## Exercise
Everything from the first line down to the line containing "round the front." should be reproduced exactly; please include nothing else.

## Dataset excerpt
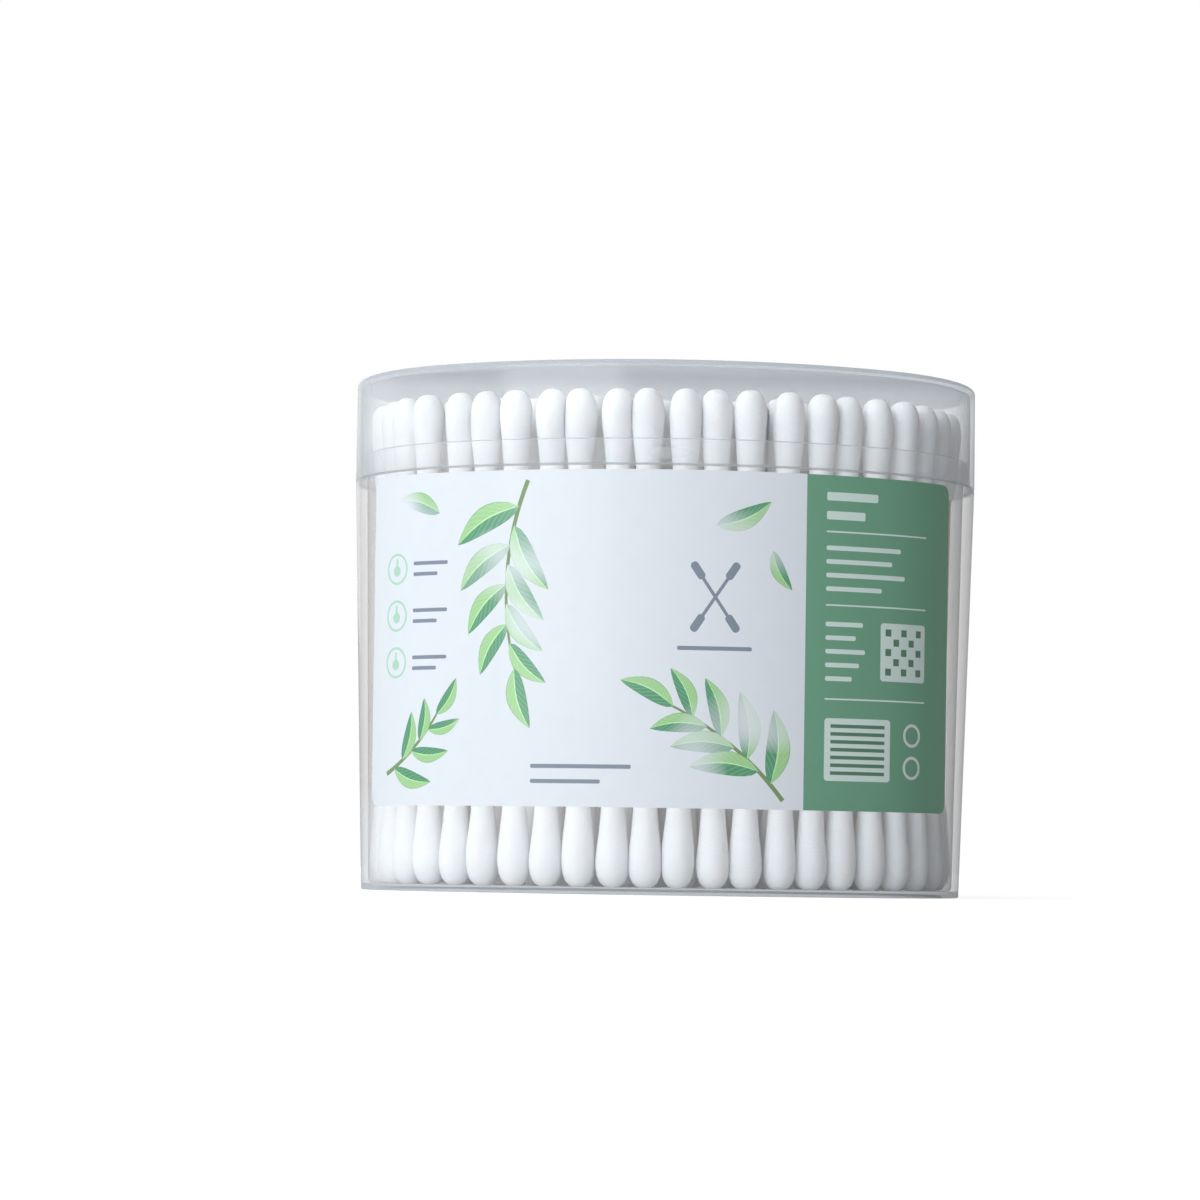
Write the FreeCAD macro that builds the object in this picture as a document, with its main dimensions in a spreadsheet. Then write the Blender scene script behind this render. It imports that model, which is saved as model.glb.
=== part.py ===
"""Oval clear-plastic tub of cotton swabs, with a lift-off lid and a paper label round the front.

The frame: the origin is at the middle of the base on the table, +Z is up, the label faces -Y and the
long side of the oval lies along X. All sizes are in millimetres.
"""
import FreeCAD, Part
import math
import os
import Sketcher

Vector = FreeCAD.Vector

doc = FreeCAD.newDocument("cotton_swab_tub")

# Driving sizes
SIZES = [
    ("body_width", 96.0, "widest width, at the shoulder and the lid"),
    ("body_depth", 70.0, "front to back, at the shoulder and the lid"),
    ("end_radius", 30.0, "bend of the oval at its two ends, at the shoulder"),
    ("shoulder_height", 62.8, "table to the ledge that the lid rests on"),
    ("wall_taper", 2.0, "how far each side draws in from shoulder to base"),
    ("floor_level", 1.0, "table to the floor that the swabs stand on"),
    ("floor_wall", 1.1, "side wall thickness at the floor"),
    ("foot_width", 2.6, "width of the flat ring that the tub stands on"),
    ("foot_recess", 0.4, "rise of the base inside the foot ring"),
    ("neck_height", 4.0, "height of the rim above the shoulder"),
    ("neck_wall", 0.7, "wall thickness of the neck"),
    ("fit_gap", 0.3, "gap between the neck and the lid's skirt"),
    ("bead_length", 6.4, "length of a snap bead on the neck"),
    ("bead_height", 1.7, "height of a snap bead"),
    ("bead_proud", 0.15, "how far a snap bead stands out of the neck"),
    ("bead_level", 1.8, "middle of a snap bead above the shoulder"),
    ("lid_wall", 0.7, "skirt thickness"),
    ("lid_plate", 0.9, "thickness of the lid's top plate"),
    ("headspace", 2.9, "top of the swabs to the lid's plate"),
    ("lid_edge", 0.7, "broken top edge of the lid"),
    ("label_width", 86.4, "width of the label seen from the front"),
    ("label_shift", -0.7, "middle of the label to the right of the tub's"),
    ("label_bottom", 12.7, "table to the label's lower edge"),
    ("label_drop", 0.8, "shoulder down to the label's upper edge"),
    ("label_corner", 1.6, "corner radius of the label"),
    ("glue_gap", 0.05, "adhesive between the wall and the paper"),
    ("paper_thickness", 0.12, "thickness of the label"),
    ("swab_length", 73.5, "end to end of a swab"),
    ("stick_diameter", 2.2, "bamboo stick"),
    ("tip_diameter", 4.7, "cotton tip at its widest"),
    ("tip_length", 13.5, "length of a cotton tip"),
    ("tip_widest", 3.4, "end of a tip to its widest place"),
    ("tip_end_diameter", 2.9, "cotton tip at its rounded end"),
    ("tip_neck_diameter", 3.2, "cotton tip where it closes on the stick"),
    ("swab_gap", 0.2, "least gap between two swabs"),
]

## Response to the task
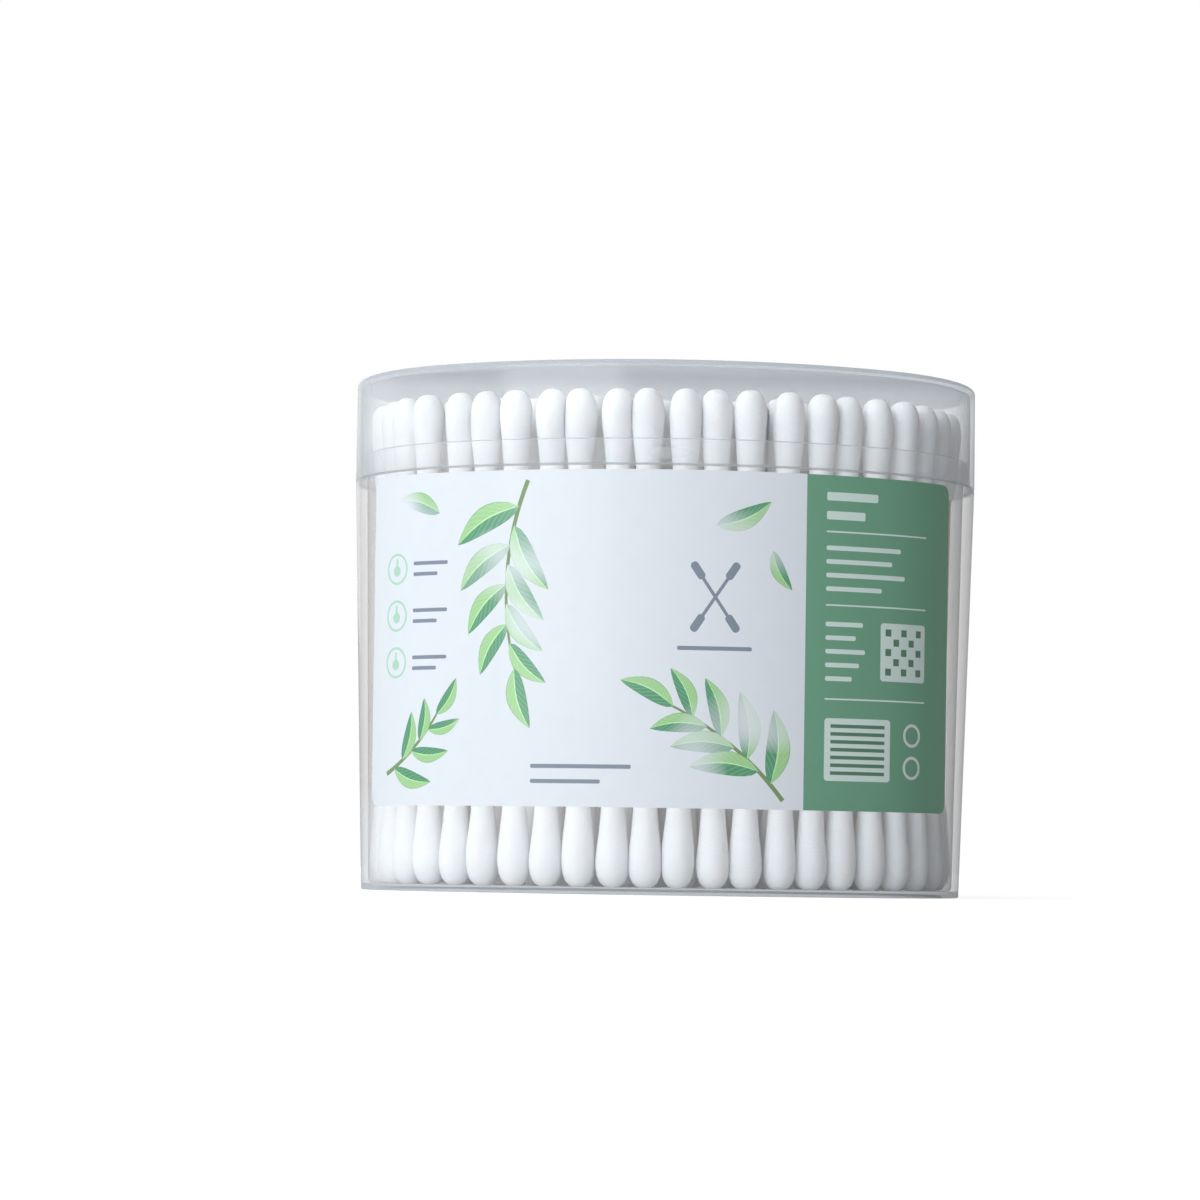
Write the FreeCAD macro that builds the object in this picture as a document, with its main dimensions in a spreadsheet. Then write the Blender scene script behind this render. It imports that model, which is saved as model.glb.
=== part.py ===
"""Oval clear-plastic tub of cotton swabs, with a lift-off lid and a paper label round the front.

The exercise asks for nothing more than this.